By the subreddit, several people had had luck
using the ray method.
> Part 2 using one of my favorite facts from
> graphics engineering: lets say you have an
> enclosed shape, and you want to color every
> pixel inside of it. How do you know if a given
> pixel is inside the shape or not? Well, it
> turns out: if you shoot a ray in any direction
> from the pixel and it crosses the boundary an
> _odd number_ of times, it's _inside_. if it crosses
> an even number of times, it's outside. Works
> for all enclosed shapes, even self-intersecting
> and non-convex ones.
* Fix flake8 errors for 2023:1-10
* Solve 2023:11 "Cosmic Expansion"
* Solve 2023:12 "Hot Springs"
* Solve 2023:13 "Point of Incidence"
* Solve 2023:14 "Parabolic Reflector Dish"
* Solve 2023:15 "Lens Library"
WALLOFTEXT for part 2, took me 90 minutes to find
this important text:
> Each step begins with a sequence of letters that
> indicate the label of the lens on which the step
> operates. The result of running the HASH algorithm
> on the label indicates the correct box for that
> step.
It also clarifies how part 2 and part 1 relates.
* Solve 2023:16 "The Floor Will Be Lava"
---------
Co-authored-by: Anders Englöf Ytterström <anders@playmaker.ai>
I brainfarted and had a hard time trying to
understand the instructions.
> Incrementing is just like counting with numbers: xx, xy, xz, ya, yb, and so on. Increase the rightmost letter one step; if it was z, it wraps around to a, and repeat with the next letter to the left until one doesn't wrap around.
I only managed to understand it by looking at solutions on the
subreddit, figuring out the correct behavior:
az -> ba, azzz -> baaa, azzzzz -> baaaaa etc.
I also sped up the test case containing `ghi` as initial password,
by looking for the leftmost invalid I, L or O and increase it,
replacing all following chars with `a`.
ghijklmn -> ghjaaaaa.
tried to solve this one using only incrementing sums, which
worked fine for the test input but not the actual puzzle input.

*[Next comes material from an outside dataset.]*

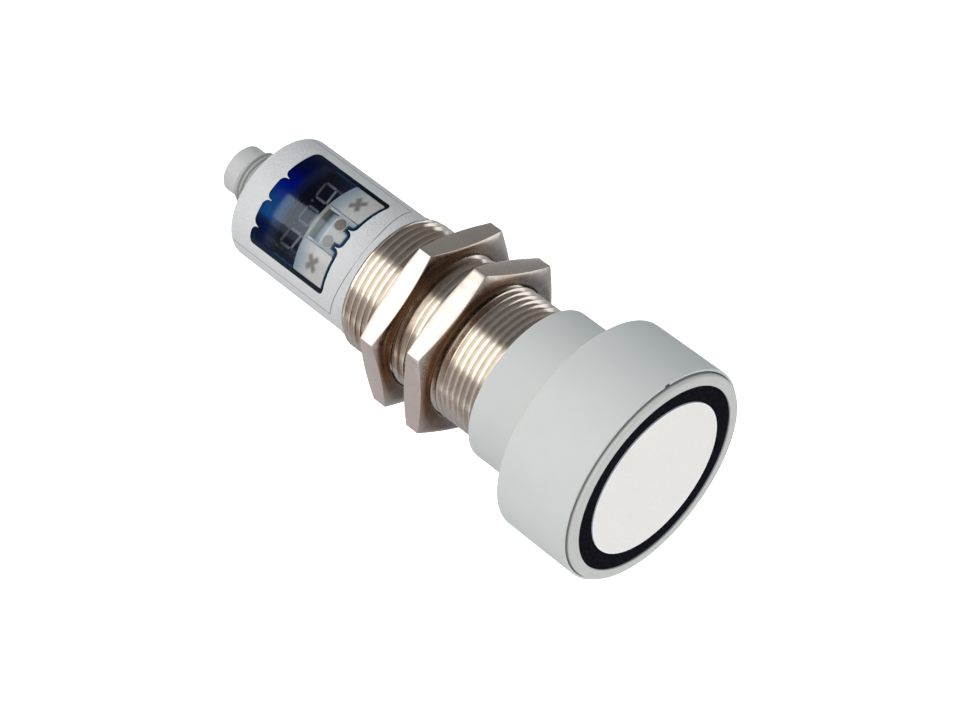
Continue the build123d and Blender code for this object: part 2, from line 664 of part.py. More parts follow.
def key_switch(side):
    """Switch body with a blind hole for its plunger."""
    front = KEY_LINE_STATION - SWITCH_SIZE / 2
    top = DISPLAY_BOARD_TOP + SWITCH_HEIGHT
    body = block(front, front + SWITCH_SIZE, SWITCH_SIZE / 2, DISPLAY_BOARD_TOP, top, side * KEY_LINE_Y)
    floor = PLUNGER_TOP - PLUNGER_LENGTH - KEY_TRAVEL - PLUNGER_FLOOR_GAP
    hole_diameter = PLUNGER_DIAMETER + 2 * PLUNGER_CLEARANCE
    return body - post(KEY_LINE_STATION, side * KEY_LINE_Y, floor, top, hole_diameter)


def switch_plunger(side):
    """Plunger that the key's stem rests on."""
    bottom = PLUNGER_TOP - PLUNGER_LENGTH
    return post(KEY_LINE_STATION, side * KEY_LINE_Y, bottom, PLUNGER_TOP, PLUNGER_DIAMETER)


def under_window(front, rear):
    """Round body that ends just below the window's inner face."""
    return disc(front, rear, 2 * (WINDOW_INNER_RADIUS - UNDER_WINDOW_GAP))


def lens_sides():
    """Y of the two indicator lenses."""
    return (LENS_SPACING / 2, -LENS_SPACING / 2)


def indicator_plate():
    """White block between the keys, with a low shelf to the rear and a bore for each lens."""
    plate = block(PLATE_FRONT, BARRIER_FRONT, PLATE_HALF_WIDTH, DISPLAY_BOARD_TOP, CLEAR_OF_ALL)
    plate &= under_window(PLATE_FRONT, BARRIER_FRONT)
    plate -= block(PLATE_STEP, BARRIER_FRONT, CLEAR_OF_ALL, PLATE_SHELF_HEIGHT, CLEAR_OF_ALL)
    pocket_top = DISPLAY_BOARD_TOP + DIODE_POCKET_HEIGHT
    for side in lens_sides():
        plate -= post(LENS_STATION, side, pocket_top, CLEAR_OF_ALL, LENS_DIAMETER)
        plate -= post(LENS_STATION, side, DISPLAY_BOARD_TOP, pocket_top, DIODE_POCKET_DIAMETER)
    return plate


def indicator_lens(side):
    """Light guide from above the diode to the plate's surface."""
    lens = post(LENS_STATION, side, DISPLAY_BOARD_TOP + DIODE_POCKET_HEIGHT, CLEAR_OF_ALL, LENS_DIAMETER)
    return lens & under_window(PLATE_FRONT, PLATE_STEP)


def indicator_diode(side):
    """Light emitting diode on the display board."""
    half = DIODE_SIZE / 2
    top = DISPLAY_BOARD_TOP + DIODE_HEIGHT
    return block(LENS_STATION - half, LENS_STATION + half, half, DISPLAY_BOARD_TOP, top, side)


def light_barrier():
    """Thin wall that keeps the indicators' light out of the display."""
    rear = BARRIER_FRONT + BARRIER_THICKNESS
    wall = block(BARRIER_FRONT, rear, DISPLAY_HALF_WIDTH, DISPLAY_BOARD_TOP, CLEAR_OF_ALL)
    return wall & under_window(BARRIER_FRONT, rear)


def segment(station, side, length, turn):
    """One bar of a digit in plan, pointed at both ends."""
    tip = length / 2
    half = DIGIT_BAR_WIDTH / 2
    shoulder = tip - half
    upper = [(tip, 0), (shoulder, half), (-shoulder, half)]
    lower = [(-tip, 0), (-shoulder, -half), (shoulder, -half)]
    return Location((station_x(station), side), turn) * Polygon(*upper, *lower, align=None)


def digit_plan(middle):
    """Seven bars and a decimal point, with the digit's top towards the sensing face."""
    bars = []
    across = DIGIT_WIDTH - 2 * SEGMENT_GAP
    along = DIGIT_BAR_SPACING - 2 * SEGMENT_GAP
    for row in (-1, 0, 1):
        bars.append(segment(DIGIT_STATION + row * DIGIT_BAR_SPACING, middle, across, 90))
    for row in (-0.5, 0.5):
        for side in (-1, 1):
            place = middle + side * DIGIT_WIDTH / 2
            bars.append(segment(DIGIT_STATION + row * DIGIT_BAR_SPACING, place, along, 0))
    point_side = middle - DIGIT_WIDTH / 2 - DECIMAL_POINT_OFFSET
    point_x = station_x(DIGIT_STATION + DIGIT_BAR_SPACING)
    bars.append(Location((point_x, point_side)) * Circle(DECIMAL_POINT_DIAMETER / 2))
    return bars


def digit_segments():
    """Bars of all three digits, let into the display's face."""
    solids = []
    for place in (-1, 0, 1):
        for bar in digit_plan(place * DIGIT_PITCH):
            solids.append(upright(bar, DISPLAY_FACE_HEIGHT - SEGMENT_INLAY, DISPLAY_FACE_HEIGHT))
    return solids


def display_module(segments):
    """Dark display body with pockets for the digit segments."""
    body = block(DISPLAY_FRONT, DISPLAY_REAR, DISPLAY_HALF_WIDTH, DISPLAY_BOARD_TOP, DISPLAY_FACE_HEIGHT)
    for solid in segments:
        body -= solid
    return body


def display_board():
    """Upper board, under the keys and the display."""
    bottom = DISPLAY_BOARD_TOP - DISPLAY_BOARD_THICKNESS
    return block(DISPLAY_BOARD_FRONT, MAIN_BOARD_REAR, DISPLAY_BOARD_HALF_WIDTH, bottom, DISPLAY_BOARD_TOP)


def board_header():
    """Pin header that joins and spaces the two boards."""
    top = DISPLAY_BOARD_TOP - DISPLAY_BOARD_THICKNESS
    return block(HEADER_FRONT, HEADER_REAR, HEADER_HALF_WIDTH, 0, top)


def main_board():
    """Long board that runs from the head to the connector."""
    return block(MAIN_BOARD_FRONT, MAIN_BOARD_REAR, MAIN_BOARD_HALF_WIDTH, -BOARD_THICKNESS, 0)


def board_holder(front):
    """Ring in the sleeve with a slot on each side for the main board."""
    ring = tube(front, front + HOLDER_LENGTH, SLEEVE_BORE_DIAMETER, HOLDER_BORE_DIAMETER)
    return ring - main_board()


def pulse_transformer():
    """Transformer that drives the piezo disc."""
    rear = TRANSFORMER_FRONT + TRANSFORMER_LENGTH
    return block(TRANSFORMER_FRONT, rear, TRANSFORMER_HALF_WIDTH, 0, TRANSFORMER_HEIGHT)


def storage_capacitor():
    """Round capacitor lying on the main board."""
    rear = CAPACITOR_FRONT + CAPACITOR_LENGTH
    return rod_along(CAPACITOR_FRONT, rear, CAPACITOR_SIDE, CAPACITOR_DIAMETER / 2, CAPACITOR_DIAMETER)


def microcontroller():
    """Flat square chip on the main board."""
    return block(CHIP_FRONT, CHIP_FRONT + CHIP_SIZE, CHIP_SIZE / 2, 0, CHIP_HEIGHT, CHIP_SIDE)


def connector_shell():
    """Round plug shell with a flange inside the cap and a coding rib in its bore."""
    bore = PLUG_BORE_DIAMETER / 2
    seat = PLUG_SEAT_DIAMETER / 2
    thread = PLUG_THREAD_DIAMETER / 2
    barrel = PLUG_BARREL_DIAMETER / 2
    flange = PLUG_FLANGE_DIAMETER / 2
    flange_bore = PLUG_FLANGE_BORE_DIAMETER / 2
    flange_rear = CAP_REAR_WALL_FRONT - CONNECTOR_SEAL_THICKNESS
    shell = turned(
        (flange_rear - PLUG_FLANGE_THICKNESS, flange_bore),
        (flange_rear - PLUG_FLANGE_THICKNESS, flange),
        (flange_rear, flange),
        (flange_rear, seat),
        (CAP_REAR, seat),
        (CAP_REAR, thread),
        (PLUG_THREAD_END, thread),
        (PLUG_THREAD_END, barrel),
        (PLUG_END - PLUG_END_CHAMFER, barrel),
        (PLUG_END, barrel - PLUG_END_CHAMFER),
        (PLUG_END, bore),
        (PLUG_INSERT_REAR, bore),
        (PLUG_INSERT_REAR, flange_bore),
    )
    rib_bottom = bore - PLUG_KEY_HEIGHT
    rib_end = PLUG_END - 2 * PLUG_END_CHAMFER
    shell += block(PLUG_INSERT_FACE, rib_end, PLUG_KEY_WIDTH / 2, rib_bottom, (bore + barrel) / 2)
    return shell


def contact_pin(height, side):
    """Straight contact from the main board's edge into the plug."""
    return rod_along(MAIN_BOARD_REAR, PIN_TIP, side, height, PIN_DIAMETER)


def pin_places():
    """Height and Y of the five contacts: four on a circle and one in the middle."""
    reach = PIN_CIRCLE_DIAMETER / 2 / sqrt(2)
    return [(reach, reach), (reach, -reach), (-reach, -reach), (-reach, reach), (0, 0)]


def connector_insert(pins):
    """Contact carrier, moulded round the pins."""
    insert = disc(PLUG_INSERT_REAR, PLUG_INSERT_FACE, PLUG_BORE_DIAMETER)
    for pin in pins:
        insert -= pin
    return insert


def connector_seal():
    """Flat gasket between the plug's flange and the cap's rear wall."""
    front = CAP_REAR_WALL_FRONT - CONNECTOR_SEAL_THICKNESS
    return tube(front, CAP_REAR_WALL_FRONT, PLUG_FLANGE_DIAMETER, PLUG_SEAT_DIAMETER)


def numbered(name, solids):
    """Name repeated pieces name_1, name_2 and so on."""
    return {f"{name}_{index}": solid for index, solid in enumerate(solids, start=1)}


def build_nodes():
    """Every piece of the sensor under its node name."""
    segments = digit_segments()
    pins = [contact_pin(height, side) for height, side in pin_places()]
    sides = (1, -1)
    nodes = {
        "matching_layer": matching_layer(),
        "transducer_cup": transducer_cup(),
        "piezo_disc": piezo_disc(),
        "backing_foam": backing_foam(),
        "transducer_leads": transducer_leads(),
        "decoupling_ring": decoupling_ring(),
        "retaining_plate": retaining_plate(),
        "front_ring": front_ring(),
        "head_housing": head_housing(),
        "head_seal": head_seal(),
        "threaded_sleeve": threaded_sleeve(),
        "mounting_nut_front": mounting_nut(FRONT_NUT_STATION, FRONT_NUT_TURN),
        "mounting_nut_rear": mounting_nut(REAR_NUT_STATION, REAR_NUT_TURN),
        "rear_housing": rear_housing(),
        "rear_seal": rear_seal(),
        "display_cover": display_cover(),
        "display_window": display_window(),
        "indicator_plate": indicator_plate(),
        "light_barrier": light_barrier(),
        "display_module": display_module(segments),
        "digit_segments": Compound(children=segments),
        "display_board": display_board(),
        "board_header": board_header(),
        "main_board": main_board(),
        "pulse_transformer": pulse_transformer(),
        "storage_capacitor": storage_capacitor(),
        "microcontroller": microcontroller(),
        "connector_shell": connector_shell(),
        "connector_insert": connector_insert(pins),
        "connector_seal": connector_seal(),
    }
    nodes |= numbered("button", [button(side) for side in sides])
    nodes |= numbered("key_switch", [key_switch(side) for side in sides])
    nodes |= numbered("switch_plunger", [switch_plunger(side) for side in sides])
    nodes |= numbered("indicator_lens", [indicator_lens(side) for side in lens_sides()])
    nodes |= numbered("indicator_diode", [indicator_diode(side) for side in lens_sides()])
    holder_stations = (FRONT_HOLDER_FRONT, REAR_HOLDER_FRONT)
    nodes |= numbered("board_holder", [board_holder(front) for front in holder_stations])
    nodes |= numbered("contact_pin", pins)
    return nodes


def main():
    """Write one STEP file for each node."""
    os.makedirs("parts", exist_ok=True)
    for name, shape in build_nodes().items():
        export_step(shape, f"parts/{name}.step")


if __name__ == "__main__":
    main()
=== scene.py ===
"""Looks of the barrel ultrasonic sensor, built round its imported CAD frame.

Sizes of the sensor are in millimetres, and a station is a distance behind the sensing face.
Meshes, and the studio round the sensor, are in metres. The row frame has +X towards the sensing
face and +Z square to the display, with its origin half-way between the two mounting nuts.
"""

import json
import logging
import math
from dataclasses import dataclass
from enum import Enum
from functools import cached_property, partialmethod, reduce

import bmesh
import bpy
from mathutils import Matrix, Vector

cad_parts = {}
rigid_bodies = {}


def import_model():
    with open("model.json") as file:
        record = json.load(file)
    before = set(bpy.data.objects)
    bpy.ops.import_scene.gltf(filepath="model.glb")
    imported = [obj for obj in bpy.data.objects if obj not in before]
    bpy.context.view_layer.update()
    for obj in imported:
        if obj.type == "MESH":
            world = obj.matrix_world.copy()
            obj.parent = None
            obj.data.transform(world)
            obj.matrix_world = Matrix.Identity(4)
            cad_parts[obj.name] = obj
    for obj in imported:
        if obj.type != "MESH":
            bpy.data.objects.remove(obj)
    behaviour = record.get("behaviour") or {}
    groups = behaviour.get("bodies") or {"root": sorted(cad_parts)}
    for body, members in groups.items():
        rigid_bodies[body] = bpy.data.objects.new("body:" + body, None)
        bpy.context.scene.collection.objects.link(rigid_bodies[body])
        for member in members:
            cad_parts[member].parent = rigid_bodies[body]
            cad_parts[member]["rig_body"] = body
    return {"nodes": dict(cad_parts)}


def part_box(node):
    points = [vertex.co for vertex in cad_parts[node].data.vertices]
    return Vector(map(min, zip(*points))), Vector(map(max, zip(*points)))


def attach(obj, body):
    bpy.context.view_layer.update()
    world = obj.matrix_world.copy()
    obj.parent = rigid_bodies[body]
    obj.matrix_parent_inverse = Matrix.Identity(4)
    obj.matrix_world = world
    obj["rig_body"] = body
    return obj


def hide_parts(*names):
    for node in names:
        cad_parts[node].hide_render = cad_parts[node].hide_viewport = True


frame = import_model()
for leftover in [thing for thing in bpy.data.objects if thing.name in ("Cube", "Light", "Camera")]:
    bpy.data.objects.remove(leftover)
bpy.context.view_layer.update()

log = logging.getLogger("sensor")

Socket = bpy.types.NodeSocket
Material = bpy.types.Material
Mesh = bpy.types.Mesh
Triple = tuple[float, float, float]
Colour = Triple
Span = tuple[float, float]
Profile = list[Span]

MM = 0.001
SENSOR_BODY = "sensor"
FACE_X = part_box("matching_layer")[1].x / MM
HARD_EDGE = 28.0
WELD_GAP = 0.004
BLACK: Colour = (0.0, 0.0, 0.0)
WHITE: Colour = (1.0, 1.0, 1.0)


class Region(Enum):
    """Which rays see a stage surface brightened."""

    CAMERA = "Is Camera Ray"
    GLOSSY = "Is Glossy Ray"
    TRANSMISSION = "Is Transmission Ray"


def linear(*display: int) -> Colour:
    """Turn a display colour into a linear one.

    Args:
        *display: Red, green and blue from 0 to 255.

    Returns:
        The linear colour that shows as the display colour.
    """
    shares = [channel / 255 for channel in display]
    return tuple(
        share / 12.92 if share <= 0.04045 else ((share + 0.055) / 1.055) ** 2.4 for share in shares
    )


def dimmed(colour: Colour, share: float) -> Colour:
    """Give a colour times a share."""
    return tuple(channel * share for channel in colour)


def station_x(station: float) -> float:
    """Give the X, in metres, of a distance in millimetres behind the sensing face."""
    return (FACE_X - station) * MM


def turned(station: float, radius: float, turn: float) -> Triple:
    """Give the place, in metres, of a station, a radius and a turn from the top in radians."""
    return station_x(station), radius * MM * math.sin(turn), radius * MM * math.cos(turn)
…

By a complete rewrite to actually render the tree as a map,
it worked. The spontanious data store is a mess and cost me
much time to work around, since I wanted to have a list of tuples
with all the sizes for each directory.
Took 2 days to figure this one out. Not proud.
Solved by total rewrite, since part 1 solution was too slow and was
killed by the OS. I tried to use deque and prepending instead of
appending, but no luck.
I looked for inspiration on AOC subreddit, and realized I could
solve the puzzle without constructing a new polymer string.
Instead, **it should be solved by counting pairs**.
First of all, a little zip trick is used to construct an initial list of
pairs from the initial polymer.
collections.defaultdicts are excellent tools for storing the counts,
since they will default to a value of 0 for any key that is added.
the initial count of the initial polymer is this:
{
('N', 'N'): 1,
('N', 'C'): 1,
('C', 'B'): 1
}
And the initial character count looks like this, and was constructed by
collections.Counter. This is what we increase and use after the 40 steps.
{
'N': 2,
'C': 1,
'B': 1
}
So, lets see what happens after the first step.
First of all, all existing pair counts should be reset each step, since
this will be faster. nxt is used to store the next step pairs.
the current pairs are iterated.
- for NN, the new pairs NC and CN are added for the next step. Since NN exists
1 time, the pairs NC and CN also will exist exactly 1 more time each. The char C will also
exist 1 more time, so add it to the char counter.
- for NC, the new pairs NB and BC are added for the next step. Pair
counter is once again synced with NC, and B is added to the char
counter.
- and the same for CB, where CH and HB is added.
The count looks like this after step 1.
{
('N', 'C'): 1,
('C', 'N'): 1,
('N', 'B'): 1,
('B', 'C'): 1,
('C', 'H'): 1,
('H', 'B'): 1,
}
The pair counts are all 1 for step 2, since **no pairs have reoccured yet**.
The char counts looks like this, and matches polymer 'NCNBCHB', even
though it does not matter in which order the chars are written:
{
'N': 2,
'C': 2,
'B': 2,
'H': 1
}
Lets see the counts for step 2.
{
('N', 'B'): 2,
('B', 'C'): 2,
('C', 'C'): 1,
('C', 'N'): 1,
('B', 'B'): 2,
('C', 'B'): 2,
('B', 'H'): 1,
('H', 'C'): 1
}
Polymer NBCCNBBBCBHCB are present in the char count:
{
'N': 2,
'C': 4,
'B': 6,
'H': 1
}
Here some pairs have started to reoccour, and the char counts have
increased. So it will continue up to 40 steps, smooth and fast.
It works, since the char count are increased to match the polymer, and
it is fast, since the program does not care about the order of the
chars.
I struggled a lot with the direction, but realised way too much later
that the mappings are bidirectional.
Part 2 was exceptionally hard, but I realised early that the order did
not matter and that a simple boolean lock was all that was needed. The
challenge was to know when to watch for duplicates.
The seen was initially a set, but since new sets must be sent instead of
references, a list is used instead to be able to use the seen + [] hack.